Isom Advisors is also handling the campaign for an $11 million Gridley Unified School District bond proposition, Measure G.
That the same company is promoting both measures is visible in the nearly identical fliers they sent out. The Gridley flier is navy blue and the Chico flyer is green, but other than that and a few specifics, they are very much alike, including the wording.
Of more concern than what can be chalked up to lazy corporate campaigning, though, are the companies that underwrite bond measures. According to a May 3 article on California Watch, five major underwriters have donated $1.8 million to help pass 111 ballot measures authorizing $15.5 billion in debt. In most cases, bond underwriters who contributed to these campaigns were granted contracts by school districts to manage the bond sales. Critics call this a “pay-to-play” system and are lobbying the Securities and Exchange Commission to impose greater regulation and disclosure.
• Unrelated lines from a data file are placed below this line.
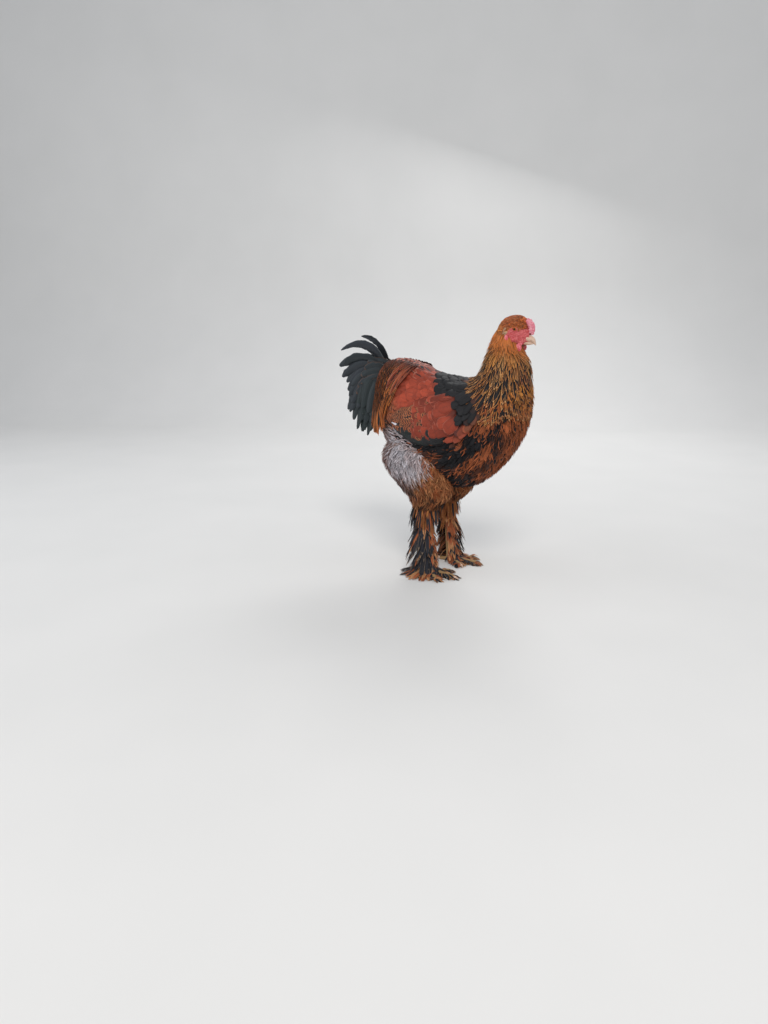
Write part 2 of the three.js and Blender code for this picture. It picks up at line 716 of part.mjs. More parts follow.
function footFeathers(sign) {
  const random = draws(97 + sign);
  const ankle = v3(ANKLE.x, sign * (LEG_SPREAD + 2), 0);
  const low = [50, 98, 146].map((each, i) => {
    const turn = sign * degrees(each + 3 * random());
    const root = ankle.clone().add(v3(6 * Math.cos(turn), 6 * Math.sin(turn), 11));
    const length = mix(46, 62, i / 2);
    return plume(root, { turn, length, slope: 0.02, curl: -0.13, half: 15, form: ROUND });
  });
  const high = [72, 118].map((each, i) => {
    const turn = sign * degrees(each + 3 * random());
    const root = ankle.clone().add(v3(5 * Math.cos(turn), 5 * Math.sin(turn), 18));
    return plume(root, { turn, length: mix(36, 44, i), slope: 0.2, curl: -0.42, half: 14, form: ROUND });
  });
  const heading = sign * degrees(TOES[2].turn);
  const onToe = [34].map((distance) => {
    const root = ankle.clone().add(v3(distance * Math.cos(heading), distance * Math.sin(heading), 8));
    const turn = sign * degrees(92);
    return plume(root, { turn, length: 26, slope: 0.3, curl: -0.42, half: 11, form: ROUND });
  });
  return [...low, ...high, ...onToe];
}

function toeShapes(toe, ankle, sign) {
  const heading = sign * degrees(toe.turn);
  const ahead = v3(Math.cos(heading), Math.sin(heading), 0);
  const at = (distance, z) => ankle.clone().addScaledVector(ahead, distance).setZ(z);
  const line = [
    at(0, ANKLE.z - 3),
    at(toe.length * 0.3, toe.r),
    at(toe.length * 0.7, 0.8 * toe.r),
    at(toe.length, 0.72 * toe.r),
  ];
  const radii = Array.from({ length: 5 }, (_, i) => {
    const pads = 1 + 0.05 * Math.cos(i * Math.PI);
    return toe.r * (1.12 - 0.065 * i) * pads;
  });
  const clawLine = [
    at(toe.length + GAP, 5),
    at(toe.length + CLAW.length * 0.5, 4.8),
    at(toe.length + CLAW.length, 1),
  ];
  const claw = bar(clawLine, [CLAW.r, CLAW.r * 0.9, CLAW.r * 0.62, 0.7], 5);
  return { toe: bar(line, radii, 7), claw };
}

function leg({ name, sign }) {
  const ankle = v3(ANKLE.x, sign * (LEG_SPREAD + 2), ANKLE.z);
  const hock = v3(HOCK.x, sign * LEG_SPREAD, HOCK.z);
  const shankTube = bar([hock, hock.clone().lerp(ankle, 0.5), ankle], [12, 11, 10, 10.4, 11], 10);
  const shankShapes = [shankTube, ...shankFeathers(sign)];
  const toes = TOES.map((toe) => ({ ...toe, ...toeShapes(toe, ankle, sign) }));
  const floor = new THREE.BoxGeometry(600, 600, 100);
  floor.translate(0, 0, -50);

  const thigh = joinedSolid([thighGeometry(sign), ...hem(sign), ...hockFeathers(sign)]);
  const thighSpace = joinedSolid([thighGeometry(sign)], GAP);
  const shank = joinedSolid(shankShapes).subtract(thighSpace);
  const shankRoom = joinedSolid(shankShapes, 2 * GAP).subtract(thighSpace);
  piece(`thigh_${name}`, thigh.subtract(bodyRoom).subtract(shankRoom), 0x6f4630);
  piece(`shank_${name}`, beyond(shank, ANKLE_CUT, 1), DARK_BROWN);
  for (const toe of toes) piece(`claw_${toe.name}_${name}`, solid(toe.claw), HORN, 0.4);

  const ball = egg([ankle.x, ankle.y, ANKLE.z - 2], [14, 14, 13], 0);
  const footShapes = [ball, ...toes.map(({ toe }) => toe), ...footFeathers(sign)];
  const foot = joinedSolid(footShapes).subtract(solid(floor));
  const clawRoom = joinedSolid(toes.map(({ claw }) => claw), GAP);
  piece(`foot_${name}`, beyond(foot.subtract(clawRoom), ANKLE_CUT, -1), DARK_BROWN);
}
SIDES.forEach(leg);

const box = new THREE.Box3().setFromObject(bird);
bird.position.set(-(box.min.x + box.max.x) / 2, -(box.min.y + box.max.y) / 2, 0);
export default bird;
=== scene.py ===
# A standing Brahma cockerel at life size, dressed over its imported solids.
# Lengths are in metres. The bird faces +X, its left side is +Y, and the floor is z = 0.
import bpy
import math
from functools import partialmethod

import numpy as np
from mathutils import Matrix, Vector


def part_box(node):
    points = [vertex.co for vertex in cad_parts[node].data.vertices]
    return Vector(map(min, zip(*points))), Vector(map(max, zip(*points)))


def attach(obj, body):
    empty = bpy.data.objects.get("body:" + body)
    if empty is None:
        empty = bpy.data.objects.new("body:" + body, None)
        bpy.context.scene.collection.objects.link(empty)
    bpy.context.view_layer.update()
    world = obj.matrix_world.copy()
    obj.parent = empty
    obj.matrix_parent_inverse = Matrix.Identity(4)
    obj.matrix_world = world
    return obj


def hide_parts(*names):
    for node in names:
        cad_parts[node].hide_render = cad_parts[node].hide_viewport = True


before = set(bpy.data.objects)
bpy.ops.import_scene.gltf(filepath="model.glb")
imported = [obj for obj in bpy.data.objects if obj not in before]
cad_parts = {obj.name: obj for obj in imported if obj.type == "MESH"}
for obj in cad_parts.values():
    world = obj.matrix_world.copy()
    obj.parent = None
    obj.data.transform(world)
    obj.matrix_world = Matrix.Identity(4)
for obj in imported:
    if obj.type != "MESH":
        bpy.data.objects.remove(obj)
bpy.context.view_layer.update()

# The bird's own form: the trunk with its neck, the skull, the thighs and the folded wings. Each is a surface
# of two numbers: s runs against the lie of the feathers and r goes round. The places come from stations in
# millimetres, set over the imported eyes.
MM = 0.001
EYE_AHEAD = 194 * MM
SIDES = (("right", -1), ("left", 1))


def middle(node):
    low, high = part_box(node)
    return np.array((low + high) / 2)


eyes_middle = (middle("eye_right") + middle("eye_left")) / 2
ORIGIN = np.array([eyes_middle[0] - EYE_AHEAD, eyes_middle[1], 0.0])

# Back line x and z, breast and belly line x and z, and half width, from rump to nape.
TRUNK = [
    (-156, 462, -157, 440, 10),
    (-150, 494, -152, 385, 44),
    (-130, 511, -137, 326, 68),
    (-98, 513, -108, 276, 87),
    (-55, 505, -62, 243, 99),
    (-8, 491, -10, 224, 105),
    (40, 484, 46, 216, 107),
    (74, 481, 104, 228, 106),
    (94, 485, 154, 266, 101),
    (104, 493, 193, 315, 94),
    (110, 503, 219, 368, 85),
    (115, 516, 229, 424, 73),
    (120, 534, 227, 478, 60),
    (126, 554, 223, 516, 47),
    (134, 575, 206, 546, 33),
    (147, 601, 194, 587, 18),
]
LAST = len(TRUNK) - 1
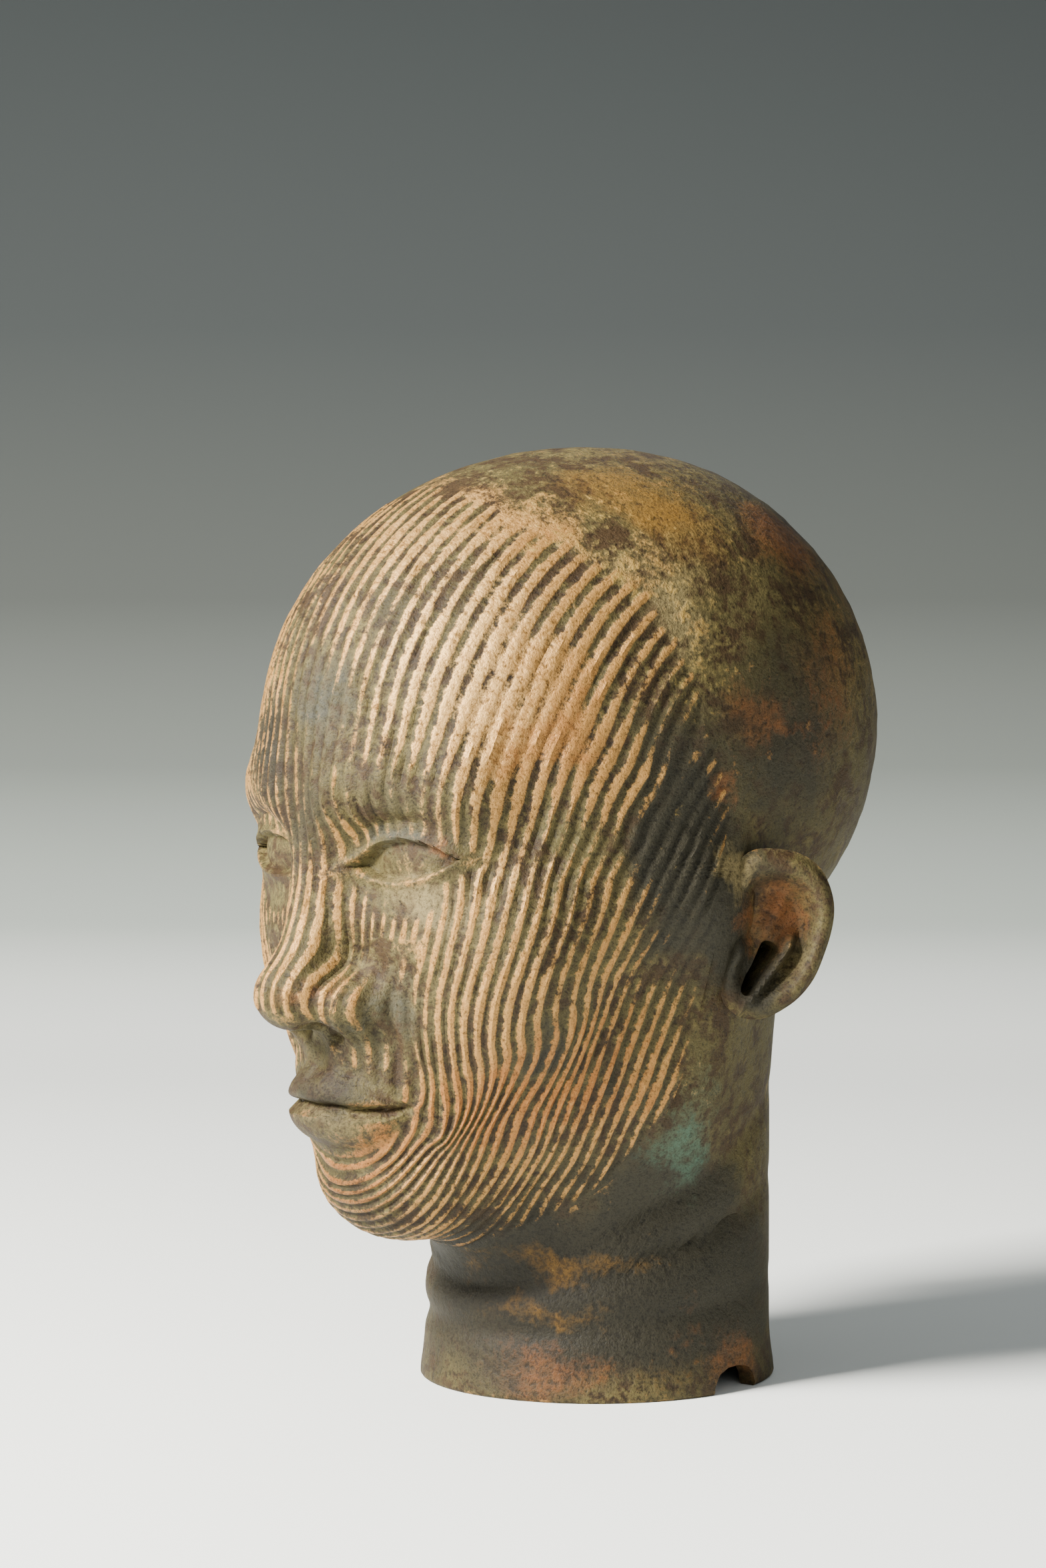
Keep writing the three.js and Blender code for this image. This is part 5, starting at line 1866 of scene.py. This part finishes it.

Two of the top five underwriters are involved in the Gridley and Chico measures. Measure E is underwritten by Los Angeles-based De La Rosa & Co. Measure G is underwritten by Stone and Youngberg, a division of Stifel Nicolaus & Company. Stone and Youngberg also underwrote the ill-fated Poway measure. They and financial adviser Dolinka Group, of Irvine, made $1.4 million off of the deal.
None of this means the bond measure is suspect, only that close attention has to be paid to how the bonds are issued, a process Fitzgerald has promised will be completely open and transparent.
This is an optimal time to pass a bond measure, Fitzgerald said, because interest rates are so low. “We will not see interest rates this low again for a long time,” she added.
The passage of Measure E is extremely important to CUSD, she continued: “It’s pretty vital. It would be the only mechanism we have to do facility improvements for years to come.
“I’m sure anyone who has kids in Chico schools knows how much it’s needed. Schools are a part of the community, and the better our schools are, the better the learning experience, so I urge voters to go out and do what’s right.”